-- start --
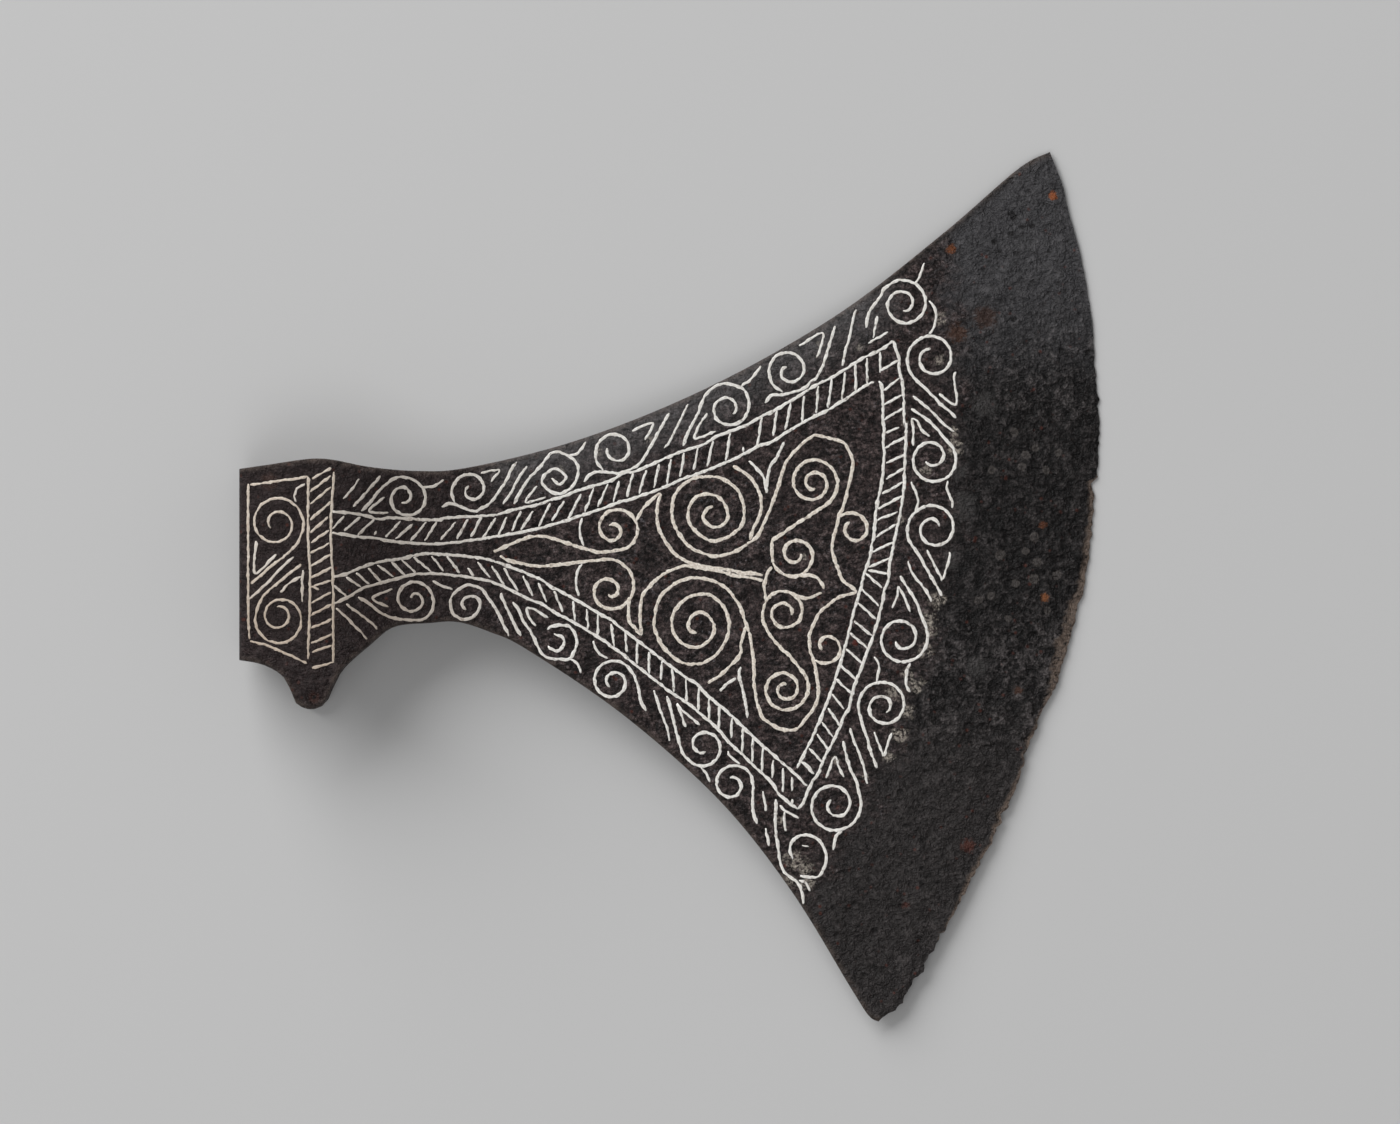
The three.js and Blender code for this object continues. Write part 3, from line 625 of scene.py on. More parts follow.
-- end --
-- start --
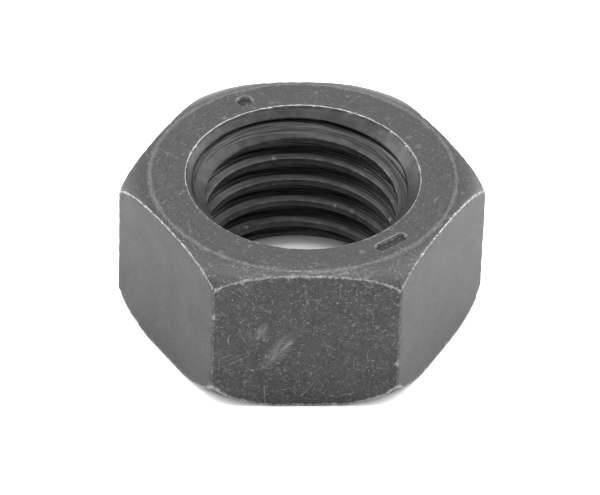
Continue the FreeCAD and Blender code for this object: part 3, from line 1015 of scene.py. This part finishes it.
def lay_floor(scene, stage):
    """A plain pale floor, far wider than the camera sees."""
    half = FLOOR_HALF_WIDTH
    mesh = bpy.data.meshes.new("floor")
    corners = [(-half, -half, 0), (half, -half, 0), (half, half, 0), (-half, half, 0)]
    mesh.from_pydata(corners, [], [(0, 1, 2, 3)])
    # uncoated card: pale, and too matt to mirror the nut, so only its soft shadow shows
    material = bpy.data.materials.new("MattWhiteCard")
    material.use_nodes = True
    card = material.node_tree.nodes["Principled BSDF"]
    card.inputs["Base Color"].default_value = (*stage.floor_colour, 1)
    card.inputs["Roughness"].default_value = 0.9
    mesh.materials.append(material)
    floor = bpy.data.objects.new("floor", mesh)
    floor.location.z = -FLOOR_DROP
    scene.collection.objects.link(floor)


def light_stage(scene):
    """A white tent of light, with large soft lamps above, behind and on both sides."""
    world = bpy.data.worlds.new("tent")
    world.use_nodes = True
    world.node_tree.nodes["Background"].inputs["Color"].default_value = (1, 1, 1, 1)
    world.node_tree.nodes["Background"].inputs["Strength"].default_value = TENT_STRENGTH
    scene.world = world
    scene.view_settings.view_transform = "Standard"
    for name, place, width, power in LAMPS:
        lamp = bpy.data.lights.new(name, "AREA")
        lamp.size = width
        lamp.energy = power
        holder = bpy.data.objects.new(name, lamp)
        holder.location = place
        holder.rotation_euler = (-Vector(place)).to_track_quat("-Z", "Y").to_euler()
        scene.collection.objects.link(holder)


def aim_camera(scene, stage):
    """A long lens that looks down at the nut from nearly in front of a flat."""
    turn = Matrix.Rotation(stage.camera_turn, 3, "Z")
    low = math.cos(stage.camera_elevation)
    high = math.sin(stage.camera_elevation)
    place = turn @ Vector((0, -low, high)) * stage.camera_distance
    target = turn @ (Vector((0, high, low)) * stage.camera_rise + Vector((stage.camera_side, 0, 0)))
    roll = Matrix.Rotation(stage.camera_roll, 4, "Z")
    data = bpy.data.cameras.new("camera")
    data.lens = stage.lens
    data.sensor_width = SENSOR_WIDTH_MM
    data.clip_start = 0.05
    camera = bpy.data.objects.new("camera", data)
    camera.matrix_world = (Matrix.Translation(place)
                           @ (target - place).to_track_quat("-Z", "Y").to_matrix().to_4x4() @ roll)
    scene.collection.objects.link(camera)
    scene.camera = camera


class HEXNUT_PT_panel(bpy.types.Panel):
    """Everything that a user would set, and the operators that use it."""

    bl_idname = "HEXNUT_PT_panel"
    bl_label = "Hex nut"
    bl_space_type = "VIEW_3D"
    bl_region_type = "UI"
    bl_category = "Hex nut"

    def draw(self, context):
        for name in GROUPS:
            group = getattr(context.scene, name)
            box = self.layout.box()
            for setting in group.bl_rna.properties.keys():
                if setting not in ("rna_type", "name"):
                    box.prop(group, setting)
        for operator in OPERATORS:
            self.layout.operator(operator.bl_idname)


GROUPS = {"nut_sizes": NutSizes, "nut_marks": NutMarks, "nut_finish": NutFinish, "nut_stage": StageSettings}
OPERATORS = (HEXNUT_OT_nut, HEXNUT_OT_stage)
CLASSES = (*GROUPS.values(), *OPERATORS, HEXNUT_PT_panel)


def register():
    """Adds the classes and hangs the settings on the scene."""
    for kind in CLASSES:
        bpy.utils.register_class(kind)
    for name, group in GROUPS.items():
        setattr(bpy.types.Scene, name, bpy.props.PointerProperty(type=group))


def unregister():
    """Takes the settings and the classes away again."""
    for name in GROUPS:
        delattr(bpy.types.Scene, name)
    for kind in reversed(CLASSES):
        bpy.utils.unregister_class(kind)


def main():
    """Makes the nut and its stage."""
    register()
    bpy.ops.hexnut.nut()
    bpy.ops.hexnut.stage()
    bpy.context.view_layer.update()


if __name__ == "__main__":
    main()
-- end --
-- start --
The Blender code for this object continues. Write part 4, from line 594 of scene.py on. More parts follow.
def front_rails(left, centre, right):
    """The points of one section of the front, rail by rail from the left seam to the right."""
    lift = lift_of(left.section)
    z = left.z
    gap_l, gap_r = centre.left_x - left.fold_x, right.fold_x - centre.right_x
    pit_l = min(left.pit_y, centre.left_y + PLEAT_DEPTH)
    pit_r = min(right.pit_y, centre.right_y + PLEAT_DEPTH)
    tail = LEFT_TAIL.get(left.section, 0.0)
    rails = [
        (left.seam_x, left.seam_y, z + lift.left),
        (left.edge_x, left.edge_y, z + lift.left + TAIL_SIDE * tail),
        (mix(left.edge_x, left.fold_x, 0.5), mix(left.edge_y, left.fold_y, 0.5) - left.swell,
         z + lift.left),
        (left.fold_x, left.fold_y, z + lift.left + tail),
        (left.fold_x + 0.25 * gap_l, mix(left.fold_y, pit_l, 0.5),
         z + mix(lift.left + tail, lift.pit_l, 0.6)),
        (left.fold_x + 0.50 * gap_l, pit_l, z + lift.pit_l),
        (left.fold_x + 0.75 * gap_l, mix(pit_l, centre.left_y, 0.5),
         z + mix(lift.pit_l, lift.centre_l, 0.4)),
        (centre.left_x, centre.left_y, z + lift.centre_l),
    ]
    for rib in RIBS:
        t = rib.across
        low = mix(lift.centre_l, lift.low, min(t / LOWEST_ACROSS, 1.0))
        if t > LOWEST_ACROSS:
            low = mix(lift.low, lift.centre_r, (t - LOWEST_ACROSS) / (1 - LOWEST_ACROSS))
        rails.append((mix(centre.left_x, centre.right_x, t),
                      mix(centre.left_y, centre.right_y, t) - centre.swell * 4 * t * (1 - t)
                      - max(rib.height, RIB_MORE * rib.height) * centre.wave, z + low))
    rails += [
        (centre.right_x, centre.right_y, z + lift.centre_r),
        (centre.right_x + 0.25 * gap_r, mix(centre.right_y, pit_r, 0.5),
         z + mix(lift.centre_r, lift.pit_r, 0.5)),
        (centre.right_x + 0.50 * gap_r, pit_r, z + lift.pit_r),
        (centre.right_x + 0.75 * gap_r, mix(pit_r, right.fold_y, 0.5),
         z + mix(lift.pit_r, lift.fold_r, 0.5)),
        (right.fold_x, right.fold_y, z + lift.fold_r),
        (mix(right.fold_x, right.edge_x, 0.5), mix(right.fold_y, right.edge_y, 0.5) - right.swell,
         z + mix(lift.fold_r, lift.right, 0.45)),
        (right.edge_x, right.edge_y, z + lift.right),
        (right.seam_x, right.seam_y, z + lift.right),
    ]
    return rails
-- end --
• [Work to be completed] Extract the run of lines that opens with the line containing "Continue the FreeCAD" and closes with the line containing "scene.collection.objects.link(floor)"; reproduce it exactly and add nothing.

• [Exercise response]
Continue the FreeCAD and Blender code for this object: part 3, from line 1015 of scene.py. This part finishes it.
def lay_floor(scene, stage):
    """A plain pale floor, far wider than the camera sees."""
    half = FLOOR_HALF_WIDTH
    mesh = bpy.data.meshes.new("floor")
    corners = [(-half, -half, 0), (half, -half, 0), (half, half, 0), (-half, half, 0)]
    mesh.from_pydata(corners, [], [(0, 1, 2, 3)])
    # uncoated card: pale, and too matt to mirror the nut, so only its soft shadow shows
    material = bpy.data.materials.new("MattWhiteCard")
    material.use_nodes = True
    card = material.node_tree.nodes["Principled BSDF"]
    card.inputs["Base Color"].default_value = (*stage.floor_colour, 1)
    card.inputs["Roughness"].default_value = 0.9
    mesh.materials.append(material)
    floor = bpy.data.objects.new("floor", mesh)
    floor.location.z = -FLOOR_DROP
    scene.collection.objects.link(floor)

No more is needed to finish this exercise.